Directive |
Repeat the entire listing exactly as written.

## BEGIN

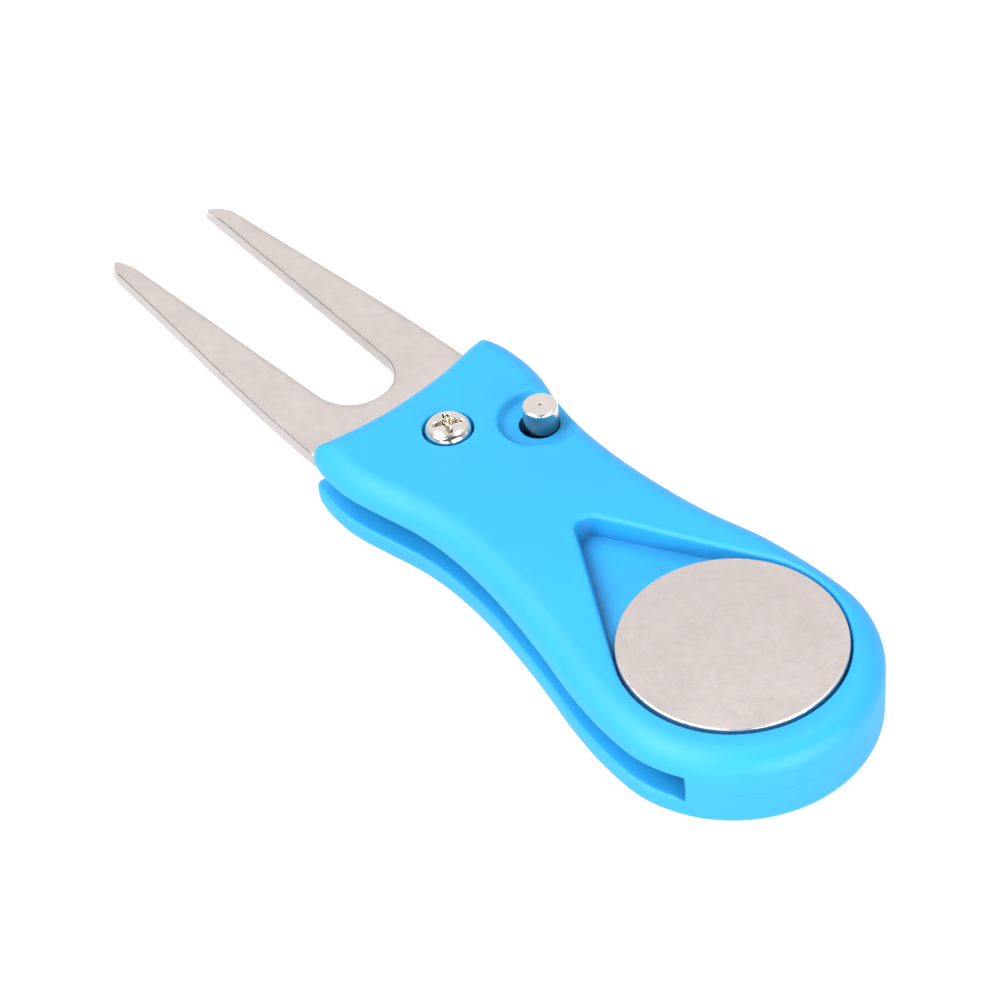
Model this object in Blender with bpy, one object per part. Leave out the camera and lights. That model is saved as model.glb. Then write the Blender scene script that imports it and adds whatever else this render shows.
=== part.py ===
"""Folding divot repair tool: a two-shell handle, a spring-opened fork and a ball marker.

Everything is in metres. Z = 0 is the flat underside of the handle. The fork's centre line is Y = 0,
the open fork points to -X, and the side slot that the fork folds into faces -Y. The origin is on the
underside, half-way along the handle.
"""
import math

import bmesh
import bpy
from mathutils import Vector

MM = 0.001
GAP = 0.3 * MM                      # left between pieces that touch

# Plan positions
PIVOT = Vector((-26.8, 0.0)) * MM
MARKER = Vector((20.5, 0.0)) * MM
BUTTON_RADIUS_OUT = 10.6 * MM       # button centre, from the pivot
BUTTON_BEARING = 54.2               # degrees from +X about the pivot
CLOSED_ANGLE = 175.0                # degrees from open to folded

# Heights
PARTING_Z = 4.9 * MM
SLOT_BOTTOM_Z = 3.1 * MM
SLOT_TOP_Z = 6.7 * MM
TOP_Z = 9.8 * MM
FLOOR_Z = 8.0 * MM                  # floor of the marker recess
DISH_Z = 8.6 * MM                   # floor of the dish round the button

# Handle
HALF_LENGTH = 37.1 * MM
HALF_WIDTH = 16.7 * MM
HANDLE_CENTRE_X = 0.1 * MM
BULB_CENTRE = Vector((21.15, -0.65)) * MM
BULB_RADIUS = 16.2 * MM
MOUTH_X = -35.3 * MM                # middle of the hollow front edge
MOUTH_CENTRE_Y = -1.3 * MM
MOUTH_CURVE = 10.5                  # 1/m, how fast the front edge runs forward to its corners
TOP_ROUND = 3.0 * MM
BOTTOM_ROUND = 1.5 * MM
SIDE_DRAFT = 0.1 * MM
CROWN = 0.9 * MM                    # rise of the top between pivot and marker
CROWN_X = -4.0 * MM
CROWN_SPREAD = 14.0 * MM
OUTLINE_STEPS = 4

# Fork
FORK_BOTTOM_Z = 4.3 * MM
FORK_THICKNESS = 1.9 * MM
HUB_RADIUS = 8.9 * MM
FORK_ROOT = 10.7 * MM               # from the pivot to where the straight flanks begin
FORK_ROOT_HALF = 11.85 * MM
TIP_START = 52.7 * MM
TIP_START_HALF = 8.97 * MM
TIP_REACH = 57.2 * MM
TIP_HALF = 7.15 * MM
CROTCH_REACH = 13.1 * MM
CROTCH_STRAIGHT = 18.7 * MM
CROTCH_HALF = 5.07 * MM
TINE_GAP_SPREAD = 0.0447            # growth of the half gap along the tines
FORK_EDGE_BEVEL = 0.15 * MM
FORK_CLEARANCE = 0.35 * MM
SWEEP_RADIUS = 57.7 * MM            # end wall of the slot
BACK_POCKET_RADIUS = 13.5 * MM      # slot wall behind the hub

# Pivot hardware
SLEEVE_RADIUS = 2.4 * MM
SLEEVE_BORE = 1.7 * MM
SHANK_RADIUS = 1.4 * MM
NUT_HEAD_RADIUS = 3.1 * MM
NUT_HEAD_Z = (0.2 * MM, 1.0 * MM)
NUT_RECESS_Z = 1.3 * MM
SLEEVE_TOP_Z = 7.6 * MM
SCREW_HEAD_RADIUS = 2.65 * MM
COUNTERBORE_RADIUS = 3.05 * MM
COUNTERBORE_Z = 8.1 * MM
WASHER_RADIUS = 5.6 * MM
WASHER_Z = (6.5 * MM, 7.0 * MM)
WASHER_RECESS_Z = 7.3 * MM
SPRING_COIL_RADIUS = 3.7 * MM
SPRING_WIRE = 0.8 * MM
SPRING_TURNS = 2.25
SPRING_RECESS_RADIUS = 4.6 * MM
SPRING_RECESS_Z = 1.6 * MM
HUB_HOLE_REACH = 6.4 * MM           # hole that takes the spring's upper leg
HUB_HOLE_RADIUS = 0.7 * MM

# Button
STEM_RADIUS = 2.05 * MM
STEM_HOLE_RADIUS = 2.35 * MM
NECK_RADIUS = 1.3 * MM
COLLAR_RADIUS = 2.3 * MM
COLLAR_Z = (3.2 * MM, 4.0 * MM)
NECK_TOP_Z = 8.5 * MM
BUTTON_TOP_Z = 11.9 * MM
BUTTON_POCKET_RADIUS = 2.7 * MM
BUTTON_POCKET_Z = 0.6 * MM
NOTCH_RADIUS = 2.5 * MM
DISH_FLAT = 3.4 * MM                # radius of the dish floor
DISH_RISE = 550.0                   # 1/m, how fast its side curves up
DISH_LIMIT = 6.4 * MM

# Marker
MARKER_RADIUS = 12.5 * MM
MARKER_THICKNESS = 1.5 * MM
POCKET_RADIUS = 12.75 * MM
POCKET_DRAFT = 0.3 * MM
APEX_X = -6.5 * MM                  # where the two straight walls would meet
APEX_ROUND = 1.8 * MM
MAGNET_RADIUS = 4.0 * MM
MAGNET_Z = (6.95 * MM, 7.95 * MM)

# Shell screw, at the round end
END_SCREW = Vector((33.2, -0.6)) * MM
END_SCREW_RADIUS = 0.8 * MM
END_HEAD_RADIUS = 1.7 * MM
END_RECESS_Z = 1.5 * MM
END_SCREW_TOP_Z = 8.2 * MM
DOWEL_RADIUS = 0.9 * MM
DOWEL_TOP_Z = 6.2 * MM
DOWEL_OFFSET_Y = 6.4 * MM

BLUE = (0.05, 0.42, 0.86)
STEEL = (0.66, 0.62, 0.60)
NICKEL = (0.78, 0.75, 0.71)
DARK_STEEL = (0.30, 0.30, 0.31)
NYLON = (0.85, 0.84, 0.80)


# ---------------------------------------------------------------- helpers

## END

Written response |
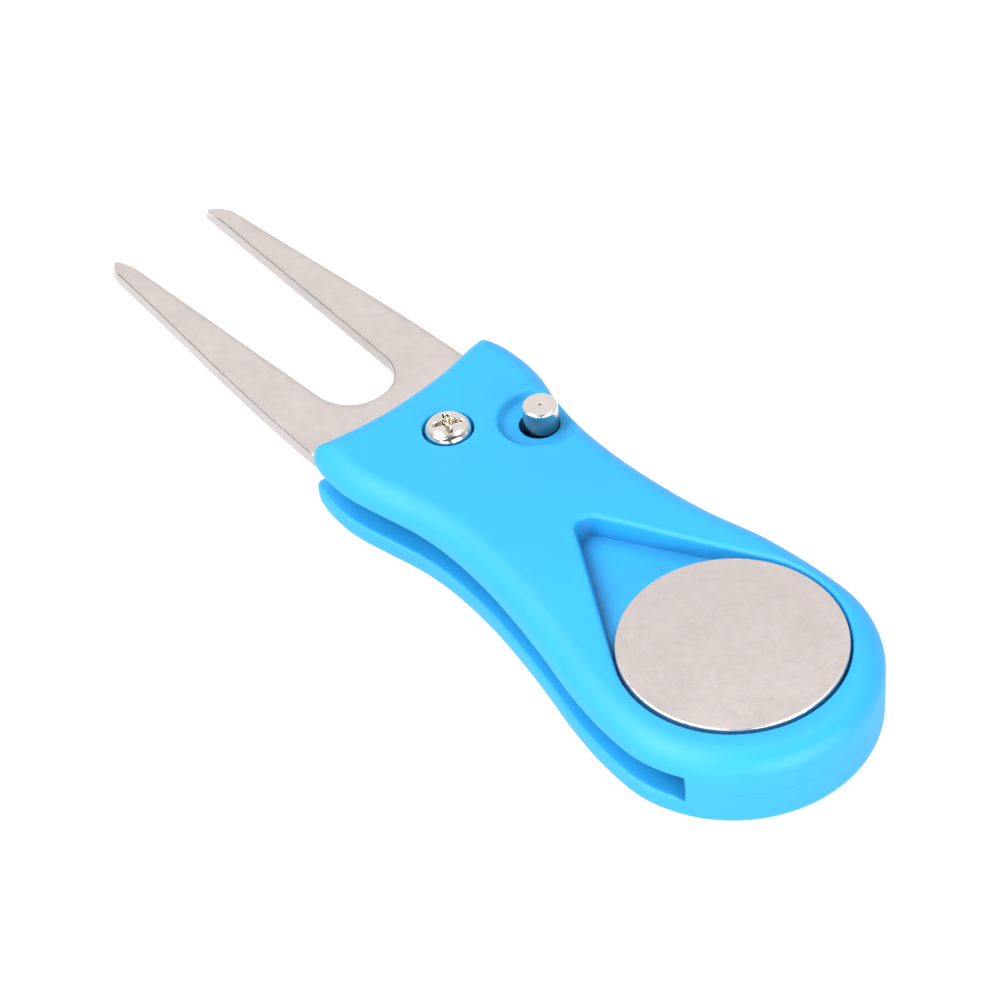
Model this object in Blender with bpy, one object per part. Leave out the camera and lights. That model is saved as model.glb. Then write the Blender scene script that imports it and adds whatever else this render shows.
=== part.py ===
"""Folding divot repair tool: a two-shell handle, a spring-opened fork and a ball marker.

Everything is in metres. Z = 0 is the flat underside of the handle. The fork's centre line is Y = 0,
the open fork points to -X, and the side slot that the fork folds into faces -Y. The origin is on the
underside, half-way along the handle.
"""
import math

import bmesh
import bpy
from mathutils import Vector

MM = 0.001
GAP = 0.3 * MM                      # left between pieces that touch

# Plan positions
PIVOT = Vector((-26.8, 0.0)) * MM
MARKER = Vector((20.5, 0.0)) * MM
BUTTON_RADIUS_OUT = 10.6 * MM       # button centre, from the pivot
BUTTON_BEARING = 54.2               # degrees from +X about the pivot
CLOSED_ANGLE = 175.0                # degrees from open to folded

# Heights
PARTING_Z = 4.9 * MM
SLOT_BOTTOM_Z = 3.1 * MM
SLOT_TOP_Z = 6.7 * MM
TOP_Z = 9.8 * MM
FLOOR_Z = 8.0 * MM                  # floor of the marker recess
DISH_Z = 8.6 * MM                   # floor of the dish round the button

# Handle
HALF_LENGTH = 37.1 * MM
HALF_WIDTH = 16.7 * MM
HANDLE_CENTRE_X = 0.1 * MM
BULB_CENTRE = Vector((21.15, -0.65)) * MM
BULB_RADIUS = 16.2 * MM
MOUTH_X = -35.3 * MM                # middle of the hollow front edge
MOUTH_CENTRE_Y = -1.3 * MM
MOUTH_CURVE = 10.5                  # 1/m, how fast the front edge runs forward to its corners
TOP_ROUND = 3.0 * MM
BOTTOM_ROUND = 1.5 * MM
SIDE_DRAFT = 0.1 * MM
CROWN = 0.9 * MM                    # rise of the top between pivot and marker
CROWN_X = -4.0 * MM
CROWN_SPREAD = 14.0 * MM
OUTLINE_STEPS = 4

# Fork
FORK_BOTTOM_Z = 4.3 * MM
FORK_THICKNESS = 1.9 * MM
HUB_RADIUS = 8.9 * MM
FORK_ROOT = 10.7 * MM               # from the pivot to where the straight flanks begin
FORK_ROOT_HALF = 11.85 * MM
TIP_START = 52.7 * MM
TIP_START_HALF = 8.97 * MM
TIP_REACH = 57.2 * MM
TIP_HALF = 7.15 * MM
CROTCH_REACH = 13.1 * MM
CROTCH_STRAIGHT = 18.7 * MM
CROTCH_HALF = 5.07 * MM
TINE_GAP_SPREAD = 0.0447            # growth of the half gap along the tines
FORK_EDGE_BEVEL = 0.15 * MM
FORK_CLEARANCE = 0.35 * MM
SWEEP_RADIUS = 57.7 * MM            # end wall of the slot
BACK_POCKET_RADIUS = 13.5 * MM      # slot wall behind the hub

# Pivot hardware
SLEEVE_RADIUS = 2.4 * MM
SLEEVE_BORE = 1.7 * MM
SHANK_RADIUS = 1.4 * MM
NUT_HEAD_RADIUS = 3.1 * MM
NUT_HEAD_Z = (0.2 * MM, 1.0 * MM)
NUT_RECESS_Z = 1.3 * MM
SLEEVE_TOP_Z = 7.6 * MM
SCREW_HEAD_RADIUS = 2.65 * MM
COUNTERBORE_RADIUS = 3.05 * MM
COUNTERBORE_Z = 8.1 * MM
WASHER_RADIUS = 5.6 * MM
WASHER_Z = (6.5 * MM, 7.0 * MM)
WASHER_RECESS_Z = 7.3 * MM
SPRING_COIL_RADIUS = 3.7 * MM
SPRING_WIRE = 0.8 * MM
SPRING_TURNS = 2.25
SPRING_RECESS_RADIUS = 4.6 * MM
SPRING_RECESS_Z = 1.6 * MM
HUB_HOLE_REACH = 6.4 * MM           # hole that takes the spring's upper leg
HUB_HOLE_RADIUS = 0.7 * MM

# Button
STEM_RADIUS = 2.05 * MM
STEM_HOLE_RADIUS = 2.35 * MM
NECK_RADIUS = 1.3 * MM
COLLAR_RADIUS = 2.3 * MM
COLLAR_Z = (3.2 * MM, 4.0 * MM)
NECK_TOP_Z = 8.5 * MM
BUTTON_TOP_Z = 11.9 * MM
BUTTON_POCKET_RADIUS = 2.7 * MM
BUTTON_POCKET_Z = 0.6 * MM
NOTCH_RADIUS = 2.5 * MM
DISH_FLAT = 3.4 * MM                # radius of the dish floor
DISH_RISE = 550.0                   # 1/m, how fast its side curves up
DISH_LIMIT = 6.4 * MM

# Marker
MARKER_RADIUS = 12.5 * MM
MARKER_THICKNESS = 1.5 * MM
POCKET_RADIUS = 12.75 * MM
POCKET_DRAFT = 0.3 * MM
APEX_X = -6.5 * MM                  # where the two straight walls would meet
APEX_ROUND = 1.8 * MM
MAGNET_RADIUS = 4.0 * MM
MAGNET_Z = (6.95 * MM, 7.95 * MM)

# Shell screw, at the round end
END_SCREW = Vector((33.2, -0.6)) * MM
END_SCREW_RADIUS = 0.8 * MM
END_HEAD_RADIUS = 1.7 * MM
END_RECESS_Z = 1.5 * MM
END_SCREW_TOP_Z = 8.2 * MM
DOWEL_RADIUS = 0.9 * MM
DOWEL_TOP_Z = 6.2 * MM
DOWEL_OFFSET_Y = 6.4 * MM

BLUE = (0.05, 0.42, 0.86)
STEEL = (0.66, 0.62, 0.60)
NICKEL = (0.78, 0.75, 0.71)
DARK_STEEL = (0.30, 0.30, 0.31)
NYLON = (0.85, 0.84, 0.80)


# ---------------------------------------------------------------- helpers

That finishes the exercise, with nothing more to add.